La critique du progrès et de la modernité qui est sous-jacente dans la dénonciation du nucléaire et des grandes infrastructures et qui a abouti à l’abandon du projet du nouvel aéroport a toujours existé mais n’avait, jusqu’à présent, jamais débouché sur des décisions significatives. Une partie de la gauche, en 1981, était hostile au nucléaire et proposait la relance de la production charbonnière. Elle n’obtint pas gain de cause et la France réduisit ainsi ses émissions de CO2 et ses importations d’énergies fossiles tout en créant des dizaines de milliers d’emplois qualifiés et en garantissant aux français l’électricité la moins chère d’Europe. En même temps furent construits le tunnel sous la Manche et les grandes liaisons ferroviaires qui desservent les trois quarts du pays.

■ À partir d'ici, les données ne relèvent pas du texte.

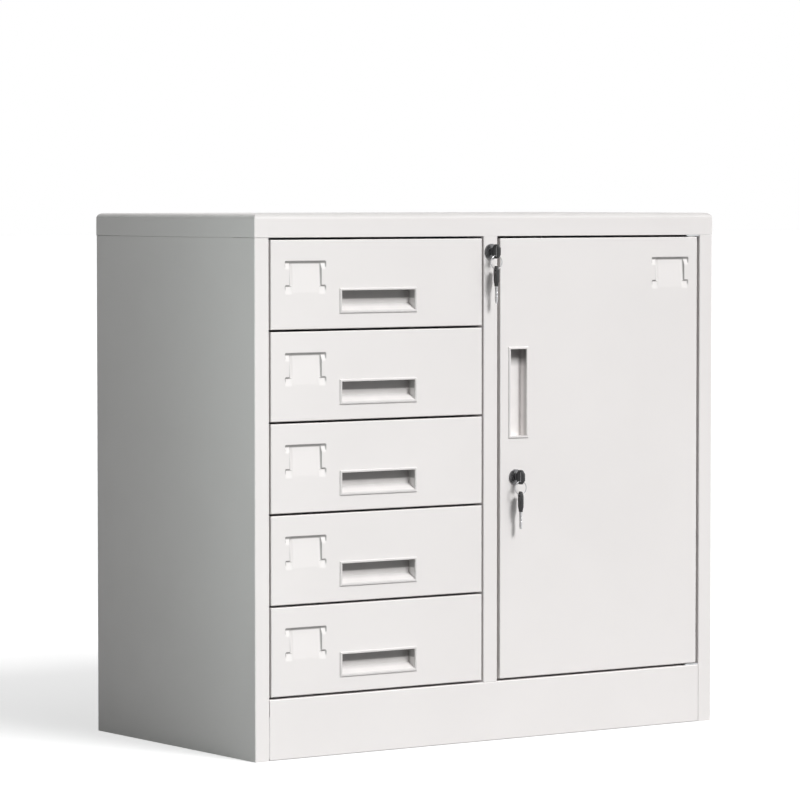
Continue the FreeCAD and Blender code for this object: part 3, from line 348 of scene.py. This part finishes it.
# The label holder's pressing in millimetres: a band across its top, a creased body that slopes
# out below, and two scoops at its feet. Profiles are pairs of distance down and depth.
LABEL_HALF = 32.0
LABEL_BODY_HALF = 25.0
LABEL_FOOT = 13.0
LABEL_HEIGHT = 43.0
LABEL_WALL = 1.4
LABEL_FOOT_WALL = 2.0
LABEL_FOOT_FADE = 4.0
LABEL_CREASE_IN = 1.0
LABEL_CREASE_WIDTH = 5.0
BAND_PROFILE = ((0, 0), (3.2, 2.2), (5, 1.5), (11, 0))
BODY_PROFILE = ((0, 0), (3.2, 2.6), (41, 0))
FOOT_PROFILE = ((31, 0), (33.2, 1.7), (35.5, 1.4), (43, 0))
CREASE_PROFILE = ((3, 0), (6, 1.0), (31, 1.0), (36, 0))

# The skin that holds the pressing: its margin, its steps, and the slope past which painted shade
# darkens its walls
LABEL_MARGIN = 2.5
FINE_STEP = 0.35
COARSE_STEP = 1.2
FINE_REACH = 1.6
KINKS_DOWN = (1.6, 32.0)
SLOPE_REACH = 0.2
SHADED_SLOPE = 0.4
CREASE_SHADE_FADE = 0.3


def depth_at(profile, down):
    """The depth that a profile has at a distance down."""
    for (start, low), (end, high) in zip(profile, profile[1:]):
        if start <= down <= end:
            return low + (high - low) * (down - start) / (end - start)
    return 0.0


def flank(distance, width):
    """From 0 on the edge of a pressing to 1 past its side wall."""
    return min(1.0, max(0.0, distance / width))


def pressed(across, down):
    """Depth of the pressing at a point."""
    out = abs(across)
    end = LABEL_HALF - out
    side = LABEL_BODY_HALF - out
    inside_crease = flank(side - LABEL_CREASE_IN, LABEL_CREASE_WIDTH)
    crease = depth_at(CREASE_PROFILE, down) * (1 - inside_crease)
    band = depth_at(BAND_PROFILE, down) * flank(end, LABEL_WALL)
    body = (depth_at(BODY_PROFILE, down) + crease) * flank(side, LABEL_WALL)
    foot = depth_at(FOOT_PROFILE, down) * flank(end, LABEL_FOOT_WALL)
    return max(band, body, foot * flank(LABEL_FOOT - end, LABEL_FOOT_FADE))


def steepness(across, down):
    """The pressing's steepest slope at a point."""
    sideways = pressed(across + SLOPE_REACH, down) - pressed(across - SLOPE_REACH, down)
    along = pressed(across, down + SLOPE_REACH) - pressed(across, down - SLOPE_REACH)
    return math.hypot(sideways, along) / (2 * SLOPE_REACH)


def grid_lines(low, high, kinks):
    """Places from low to high, close together about the kinks and wide apart elsewhere."""
    lines = [low]
    while lines[-1] < high:
        near = min(abs(lines[-1] + FINE_STEP - kink) for kink in kinks)
        step = FINE_STEP if near < FINE_REACH else COARSE_STEP
        lines.append(min(lines[-1] + step, high))
    return lines


def cut_window(shape, low, high):
    """Take the front skin away inside a box, and leave the skin's back as it is."""
    for normal in (Vector((1, 0, 0)), Vector((0, 0, 1))):
        for edge in (low, high):
            whole = shape.verts[:] + shape.edges[:] + shape.faces[:]
            bmesh.ops.bisect_plane(shape, geom=whole, dist=1e-7, plane_co=edge, plane_no=normal)
    chosen = set()
    for face in shape.faces:
        if all(
            low.x - SAME_PLACE <= vert.co.x <= high.x + SAME_PLACE
            and low.z - SAME_PLACE <= vert.co.z <= high.z + SAME_PLACE
            for vert in face.verts
        ):
            chosen.add(face)
    front = {face for face in chosen if all(vert.co.y < low.y + SAME_PLACE for vert in face.verts)}
    reached = set(front)
    while front:
        face = front.pop()
        for edge in face.edges:
            for other in edge.link_faces:
                if other in chosen and other not in reached:
                    reached.add(other)
                    front.add(other)
    bmesh.ops.delete(shape, geom=list(reached), context="FACES")


def add_pressing(shape, centre):
    """Fill the window with a fine skin pressed to the label holder's form."""
    reach = LABEL_HALF + LABEL_MARGIN
    edges = (LABEL_HALF, LABEL_BODY_HALF, LABEL_HALF - LABEL_FOOT)
    across = grid_lines(-reach, reach, [side * edge for edge in edges for side in (-1, 1)])
    down = grid_lines(-LABEL_MARGIN, LABEL_HEIGHT + LABEL_MARGIN, KINKS_DOWN)
    crease_shade = shape.verts.layers.float.new("crease_shade")
    rows = []
    for v in down:
        row = []
        for u in across:
            vert = shape.verts.new(centre + Vector((u, pressed(u, v), -v)) * MM)
            # Painted shade, marked on the steep walls of the pressing
            vert[crease_shade] = flank(steepness(u, v) - SHADED_SLOPE, CREASE_SHADE_FADE)
            row.append(vert)
        rows.append(row)
    for upper, lower in zip(rows, rows[1:]):
        for i in range(len(across) - 1):
            shape.faces.new((lower[i], lower[i + 1], upper[i + 1], upper[i]))


def pressed_front(node, label_x, label_top):
    """A sheet front with softened edges and a finely pressed label holder."""
    centre = at(label_x, 0, label_top)
    half = (LABEL_HALF + LABEL_MARGIN) * MM
    low = Vector((centre.x - half, centre.y, centre.z - (LABEL_HEIGHT + LABEL_MARGIN) * MM))
    high = Vector((centre.x + half, centre.y, centre.z + LABEL_MARGIN * MM))
    shape = bare_copy(node)
    cut_window(shape, low, high)
    soften(shape, FRONT_EDGE * MM)
    add_pressing(shape, centre)
    dress(node, shape)


def round_ring(node):
    """A ring of round wire in place of a node that lies in an upright plane."""
    ring_low, ring_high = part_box(node)
    centre = (ring_low + ring_high) / 2
    wire = RING_WIRE * MM / 2
    radius = (ring_high.x - ring_low.x) / 2 - wire
    turns, sides = 96, 14
    shape = bmesh.new()
    loops = []
    for i in range(turns):
        angle = 2 * math.pi * i / turns
        out = Vector((math.cos(angle), 0, math.sin(angle)))
        loop = []
        for j in range(sides):
            around = 2 * math.pi * j / sides
            offset = out * math.cos(around) * wire + Vector((0, math.sin(around) * wire, 0))
            loop.append(shape.verts.new(centre + out * radius + offset))
        loops.append(loop)
    for i in range(turns):
        near, far = loops[i], loops[(i + 1) % turns]
        for j in range(sides):
            k = (j + 1) % sides
            shape.faces.new((near[j], near[k], far[k], far[j]))
    bmesh.ops.recalc_face_normals(shape, faces=shape.faces)
    dress(node, shape)


LOCK_EDGES = {
    "lock_housing": 0.3,
    "lock_plug": 0.15,
    "key_bow": 0.25,
    "spare_key_bow": 0.25,
    "key_blade": 0.15,
    "spare_key_blade": 0.15,
}
soft_edges = {
    "top_cap": 0.3,
    "left_side_panel": 0.25,
    "right_side_panel": 0.25,
    "plinth": 0.25,
    "centre_post": 0.25,
    "shelf": 0.25,
    "door_pull": 0.35,
}
for part, width in LOCK_EDGES.items():
    for lock in LOCKS:
        soft_edges[f"{lock}_{part}"] = width
for number in DRAWERS:
    soft_edges[f"drawer_{number}_pull"] = 0.35
for node, width in soft_edges.items():
    shape = bare_copy(node)
    soften(shape, width * MM)
    dress(node, shape)

# Each label's middle from the cabinet's left edge, and its top from its drawer's foot or the floor
DRAWER_LABEL = (78.0, 88.0)
DOOR_LABEL = (676.1, 640.2)
for number in DRAWERS:
    node = f"drawer_{number}_front"
    pressed_front(node, DRAWER_LABEL[0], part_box(node)[0].z / MM + DRAWER_LABEL[1])
pressed_front("door_panel", *DOOR_LABEL)

for lock in LOCKS:
    round_ring(f"{lock}_key_ring")


# Floor, light and camera


def plainly_seen(tree):
    """1 for what the camera sees itself, in a reflection or through glass, and 0 for other light."""
    rays = tree.nodes.new("ShaderNodeLightPath")
    seen = rays.outputs["Is Camera Ray"]
    for name in ("Is Glossy Ray", "Is Transmission Ray"):
        either = tree.nodes.new("ShaderNodeMath")
        either.operation = "MAXIMUM"
        tree.links.new(seen, either.inputs[0])
        tree.links.new(rays.outputs[name], either.inputs[1])
        seen = either.outputs[0]
    return seen


def stage_floor(half, seen_tone, cast_tone, glow):
    """A pale floor that looks brighter than the light that it throws back on the cabinet."""
    mesh = bpy.data.meshes.new("floor")
    corners = [(-half, -half, 0), (half, -half, 0), (half, half, 0), (-half, half, 0)]
    mesh.from_pydata(corners, [], [(0, 1, 2, 3)])
    floor = bpy.data.objects.new("floor", mesh)
    bpy.context.scene.collection.objects.link(floor)
    floor.location.z = -0.2 * MM
    made = Material("studio_floor", (0.9, 0.9, 0.9), 0.9)
    seen = plainly_seen(made.tree)
    tone = made.add("ShaderNodeMix", data_type="RGBA")
    made.link(seen, tone.inputs["Factor"])
    tone.inputs[COLOUR_A].default_value = (cast_tone, cast_tone, cast_tone, 1)
    tone.inputs[COLOUR_B].default_value = (seen_tone, seen_tone, seen_tone, 1)
    made.paint(tone.outputs[MIXED_COLOUR])
    made.surface.inputs["Emission Color"].default_value = (1, 1, 1, 1)
    glowing = made.add("ShaderNodeMath", operation="MULTIPLY")
    made.link(seen, glowing.inputs[0])
    glowing.inputs[1].default_value = glow
    made.link(glowing.outputs[0], made.surface.inputs["Emission Strength"])
    mesh.materials.append(made.material)


def studio_world(ambient):
    """White to look at, with that much light from all round."""
    world = bpy.data.worlds.new("studio")
    bpy.context.scene.world = world
    world.use_nodes = True
    tree = world.node_tree
    background = tree.nodes["Background"]
    background.inputs["Color"].default_value = (1, 1, 1, 1)
    strength = tree.nodes.new("ShaderNodeMapRange")
    strength.inputs["To Min"].default_value = ambient
    strength.inputs["To Max"].default_value = 1.0
    tree.links.new(plainly_seen(tree), strength.inputs["Value"])
    tree.links.new(strength.outputs["Result"], background.inputs["Strength"])


def aim(item, direction):
    item.rotation_mode = "QUATERNION"
    item.rotation_quaternion = direction.to_track_quat("-Z", "Y")


def sun(name, toward, strength, spread):
    """Even light from one side, with its spread in degrees."""
    light = bpy.data.lights.new(name, "SUN")
    light.energy = strength
    light.angle = math.radians(spread)
    item = bpy.data.objects.new(name, light)
    bpy.context.scene.collection.objects.link(item)
    item.location = Vector(toward).normalized() * 4
    aim(item, -item.location)


def panel(name, place, target, size, power):
    """A rectangular lamp with a faintly green white."""
    light = bpy.data.lights.new(name, "AREA")
    light.color = (0.9, 1.0, 0.97)
    light.shape = "RECTANGLE"
    light.size, light.size_y = size
    light.energy = power
    item = bpy.data.objects.new(name, light)
    bpy.context.scene.collection.objects.link(item)
    item.location = place
    item.visible_camera = False
    aim(item, Vector(target) - item.location)


def front_camera(place, lens, yaw, pitch):
    """A long lens off the cabinet's left front corner, a little above its top."""
    data = bpy.data.cameras.new("photo_camera")
    data.sensor_width = 36.0
    data.lens = lens
    data.clip_start, data.clip_end = 0.1, 200
    camera = bpy.data.objects.new("photo_camera", data)
    bpy.context.scene.collection.objects.link(camera)
    camera.location = place
    yaw, pitch = math.radians(yaw), math.radians(pitch)
    level = math.cos(pitch)
    aim(camera, Vector((math.sin(yaw) * level, math.cos(yaw) * level, -math.sin(pitch))))
    bpy.context.scene.camera = camera


stage_floor(half=60.0, seen_tone=0.45, cast_tone=0.21, glow=0.62)
studio_world(ambient=0.08)
sun("key", toward=(0.16, -0.73, 0.65), strength=2.70, spread=17)
sun("soft", toward=(0.40, -0.62, 0.85), strength=1.08, spread=60)
panel("side", (-0.745, -0.28, 0.5), (-0.375, -0.28, 0.5), size=(0.1, 1.2), power=0.98)
panel("side_top", (-0.7, 0.15, 1.0), (-0.375, 0.2, 0.65), size=(0.3, 0.3), power=0.13)
front_camera(at(-2874, -4409, 723), lens=186.3, yaw=35.11, pitch=2.821)
bpy.context.scene.view_settings.view_transform = "Standard"
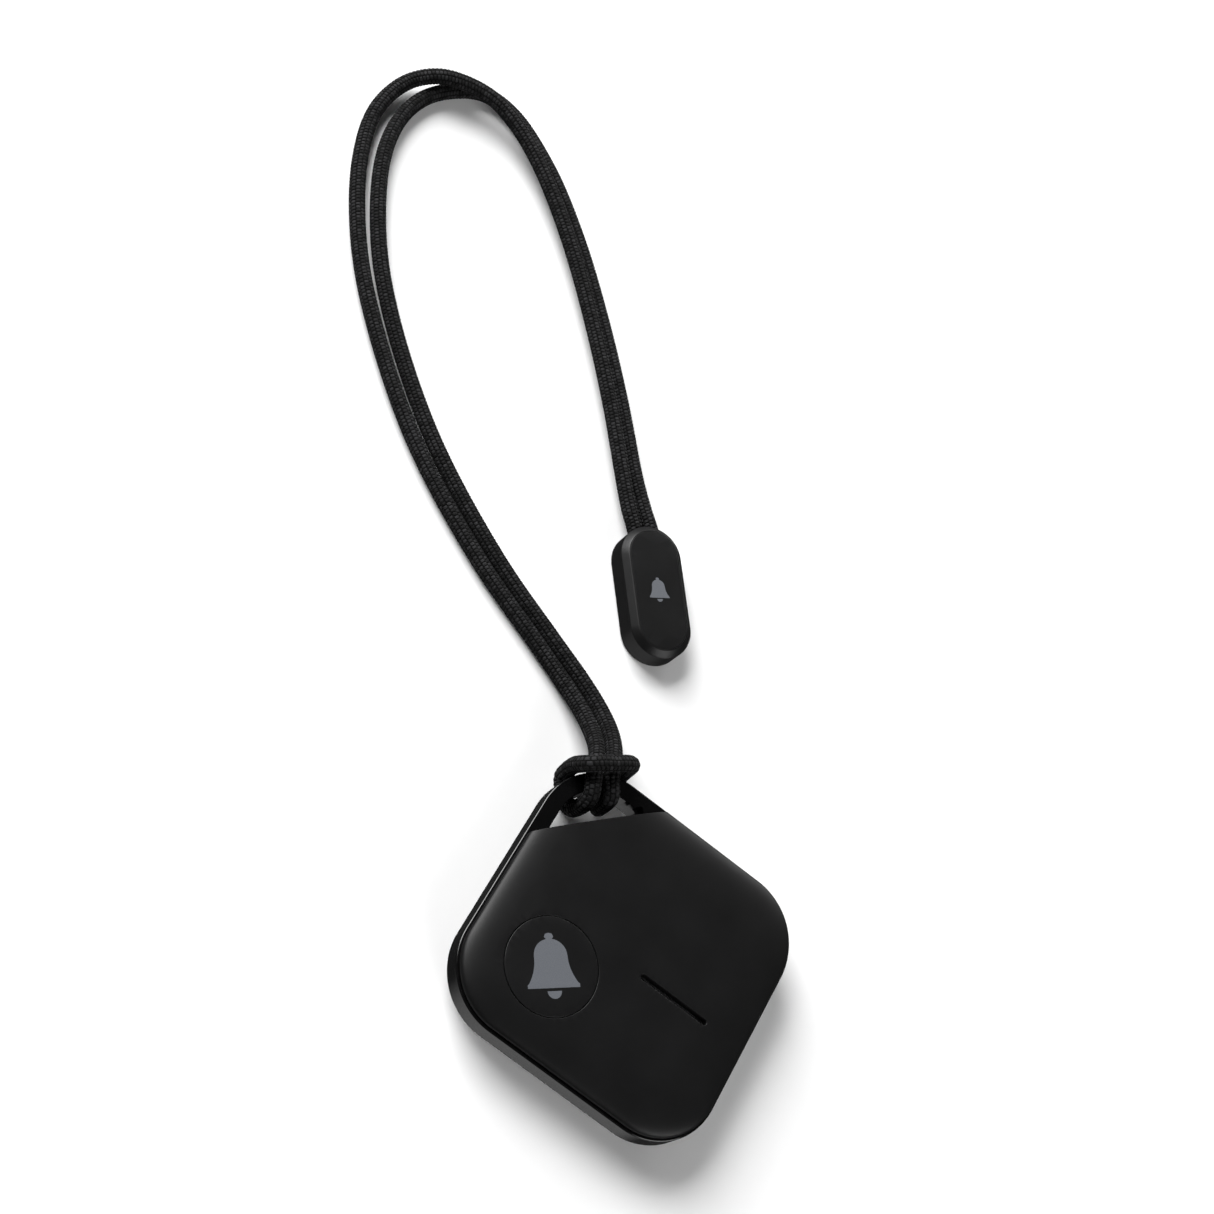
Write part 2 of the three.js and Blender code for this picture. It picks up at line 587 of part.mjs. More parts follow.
function beadShell() {
  const outline = stadium(BEAD_WIDTH, BEAD_LENGTH);
  const chamfered = easedPrism(outline, -2 * BEAD_CHAMFER, BEAD_HEIGHT, BEAD_CHAMFER, BEAD_CHAMFER, 1);
  const footed = easedPrism(outline, 0, BEAD_HEIGHT + 1, BEAD_FOOT_CHAMFER, BEAD_FOOT_CHAMFER, 1);
  const seatBottom = BEAD_HEIGHT - BEAD_FACE_THICKNESS - BEAD_FACE_GAP;
  const lip = 2 * (BEAD_CHAMFER + BEAD_LIP);
  const seat = prism(stadium(BEAD_WIDTH - lip, BEAD_LENGTH - lip), seatBottom, BEAD_HEIGHT + 1);
  const room = 2 * BEAD_WALL;
  const cavity = prism(stadium(BEAD_WIDTH - room, BEAD_LENGTH - room), BEAD_FLOOR, BEAD_HEIGHT);
  let solid = chamfered.intersect(footed).subtract(seat).subtract(cavity);
  const boreRadius = CORD_DIAMETER / 2 + BORE_CLEARANCE;
  for (const side of [-1, 1]) {
    solid = solid.subtract(bore(boreRadius, side * CORD_SPACING / 2, 0, BEAD_LENGTH, BEAD_CORD_HEIGHT));
  }
  return named('bead_shell', toGeometry(solid), beadPlastic);
}

function beadFace() {
  const margin = 2 * (BEAD_CHAMFER + BEAD_LIP + BEAD_FACE_GAP);
  const shape = stadium(BEAD_WIDTH - margin, BEAD_LENGTH - margin);
  const geometry = new THREE.ExtrudeGeometry(shape, {
    depth: BEAD_FACE_THICKNESS,
    bevelEnabled: false,
    curveSegments: ARC_STEPS,
  });
  const mesh = named('bead_face', geometry, beadPlastic);
  mesh.position.z = BEAD_HEIGHT - BEAD_FACE_THICKNESS;
  return mesh;
}

function cordCrimp() {
  const innerHeight = CORD_DIAMETER + 2 * CRIMP_CLEARANCE;
  const innerWidth = innerHeight + CORD_SPACING;
  const outer = stadium(innerHeight + 2 * CRIMP_SHEET, innerWidth + 2 * CRIMP_SHEET);
  const inner = stadium(innerHeight, innerWidth);
  outer.holes.push(new THREE.Path(inner.getPoints(ARC_STEPS).reverse()));
  const geometry = new THREE.ExtrudeGeometry(outer, {
    depth: CRIMP_LENGTH,
    bevelEnabled: false,
    curveSegments: ARC_STEPS,
  });
  const mesh = named('cord_crimp', geometry.rotateZ(Math.PI / 2).rotateX(Math.PI / 2), steel);
  mesh.position.set(0, BEAD_LENGTH / 2 - CRIMP_SETBACK, BEAD_CORD_HEIGHT);
  return mesh;
}

function bead() {
  const group = new THREE.Group();
  group.rotation.z = THREE.MathUtils.degToRad(BEAD_TURN);
  group.position.set(...BEAD_PLACE, 0);
  group.add(beadShell(), beadFace(), cordCrimp());
  return group;
}

const tag = new THREE.Group();
tag.add(midFrame(), frontCover(), backCover(), coverGasket());
tag.add(buttonCap(), buttonSeal(), switchBody(), switchPlunger());
tag.add(soundMesh(), piezoSpacer());
tag.add(disc('piezo_plate', PLATE_DIAMETER, PLATE_THICKNESS, plateBottom, brass));
tag.add(disc('piezo_ceramic', CERAMIC_DIAMETER, CERAMIC_THICKNESS, ceramicBottom, ceramic));
tag.add(piezoContact('piezo_contact_ceramic', CERAMIC_CONTACT, ceramicBottom));
tag.add(piezoContact('piezo_contact_plate', PLATE_CONTACT, plateBottom));
tag.add(circuitBoard(), ...boardParts());
tag.add(coinCell(), cellCradle(), sideContact(), bottomContact());
tag.add(lanyardCord(), bead());

export default tag;
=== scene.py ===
"""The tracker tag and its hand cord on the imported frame: smooth mouldings, woven cord and studio light."""
import json
import math

import bpy
import numpy as np
from mathutils import Matrix, Vector
from mathutils.geometry import delaunay_2d_cdt


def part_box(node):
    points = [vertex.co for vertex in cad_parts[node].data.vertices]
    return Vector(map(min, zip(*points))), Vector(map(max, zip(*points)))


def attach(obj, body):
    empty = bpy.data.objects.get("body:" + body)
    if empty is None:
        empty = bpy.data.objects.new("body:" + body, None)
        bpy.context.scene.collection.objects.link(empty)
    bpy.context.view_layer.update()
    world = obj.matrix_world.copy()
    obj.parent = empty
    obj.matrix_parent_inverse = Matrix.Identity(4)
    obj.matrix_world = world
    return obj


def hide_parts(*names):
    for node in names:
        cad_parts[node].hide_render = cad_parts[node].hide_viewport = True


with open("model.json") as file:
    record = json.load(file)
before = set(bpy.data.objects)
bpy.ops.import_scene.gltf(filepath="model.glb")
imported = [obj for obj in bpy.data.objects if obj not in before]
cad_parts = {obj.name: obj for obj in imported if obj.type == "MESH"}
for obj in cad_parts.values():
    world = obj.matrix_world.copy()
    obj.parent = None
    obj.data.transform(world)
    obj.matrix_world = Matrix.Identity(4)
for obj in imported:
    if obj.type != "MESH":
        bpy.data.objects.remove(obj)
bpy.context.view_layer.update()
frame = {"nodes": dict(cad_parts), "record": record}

MM = 0.001


def placed(name, data):
    """A new object in the scene, holding data."""
    made = bpy.data.objects.new(name, data)
    bpy.context.collection.objects.link(made)
    return made


# ---------------------------------------------------------------- camera

CAMERA_PLACE = Vector((-72.39, -122.67, 265.84)) * MM
CAMERA_AIM = Vector((-25.05, 42.26, 0)) * MM
CAMERA_UP = Vector((-0.6047, 0.7205, 0.3394))
CAMERA_LENS = 68.93


def make_camera():
    data = bpy.data.cameras.new("camera")
    data.lens = CAMERA_LENS
    data.sensor_width = 36
    data.clip_start = 10 * MM
    data.clip_end = 10
    camera = placed("camera", data)
    back = (CAMERA_PLACE - CAMERA_AIM).normalized()
    right = CAMERA_UP.cross(back).normalized()
    turn = Matrix((right, back.cross(right), back)).transposed()
    camera.matrix_world = Matrix.Translation(CAMERA_PLACE) @ turn.to_4x4()
    bpy.context.scene.camera = camera


make_camera()

# ---------------------------------------------------------------- materials


class Value:
    """A socket in a material's node tree. Arithmetic on it adds Math nodes."""

    def __init__(self, finish, socket):
        self.finish = finish
        self.socket = socket

    def math(self, operation, *others):
        return self.finish.node("Math", {"operation": operation}, [self, *others])

    def __add__(self, other):
        return self.math("ADD", other)

    def __sub__(self, other):
        return self.math("SUBTRACT", other)

    def __rsub__(self, other):
        return self.finish.node("Math", {"operation": "SUBTRACT"}, [other, self])

    def __mul__(self, other):
        return self.math("MULTIPLY", other)

    def __truediv__(self, other):
        return self.math("DIVIDE", other)

    def __abs__(self):
        return self.math("ABSOLUTE")

    __radd__ = __add__
    __rmul__ = __mul__

    def sine(self):
        return self.math("SINE")

    def floor(self):
        return self.math("FLOOR")

    def fraction(self):
        return self.math("FRACT")

    def greater(self, other):
        return self.math("MAXIMUM", other)


class Nodes:
    """A node tree, and short ways to add to it."""

    def __init__(self, tree):
        self.tree = tree

    def feed(self, socket, value):
        if isinstance(value, Value):
            self.tree.links.new(value.socket, socket)
        else:
            socket.default_value = value

    def node(self, kind, settings=None, values=(), output=0):
        made = self.tree.nodes.new("ShaderNode" + kind)
        for name, value in (settings or {}).items():
            setattr(made, name, value)
        pairs = values.items() if isinstance(values, dict) else enumerate(values)
        for key, value in pairs:
            self.feed(made.inputs[key], value)
        return Value(self, made.outputs[output])

    def axes(self, vector):
        return [self.node("SeparateXYZ", values=[vector], output=axis) for axis in range(3)]

    def ramp(self, value, low, high):
        """0 below low and 1 above high, with a smooth step between."""
        settings = {"interpolation_type": "SMOOTHSTEP"}
        return self.node("MapRange", settings, {"Value": value, "From Min": low, "From Max": high})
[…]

Ce qui est grave, dans la décision du gouvernement, c’est qu’elle accrédite le fait que cela ne sera plus possible dans l’avenir. Ces progrès n’en furent pas, aux dires de certains. Les opposants seront encouragés à bloquer toute tentative de poursuivre dans cette voie. Il ne faut pas se tromper. Si le choix du gouvernement relève du déni, il ne comporte pas de décision pour répondre aux questions posées dans les territoires concernés. Aucune solution alternative et crédible à la desserte aérienne de l’Ouest de la France n’est apportée puisque l’extension des capacités du site actuelle rencontrera les mêmes obstacles que ceux rencontrés à Notre-Dame des Landes. Quant à l’évacuation de la « ZAD », elle reste théorique ce qui renforcera la détermination de ceux qui, partout en France, ont décidé de bloquer tout projet important.

Le choix du gouvernement va bien au-delà d’une question d’aménagement du territoire. C’est un refus à la fois symbolique et lourd de conséquences à long terme. Si la France rompt avec son passé, avec le « vieux monde » ou avec la « vieille politique » comme le disent certains, et renonce à notre tradition de modernité et de progrès, les français en paieront longtemps les lourdes conséquences, comme les Anglais quand ils ont décidé de quitter l’Union Européenne.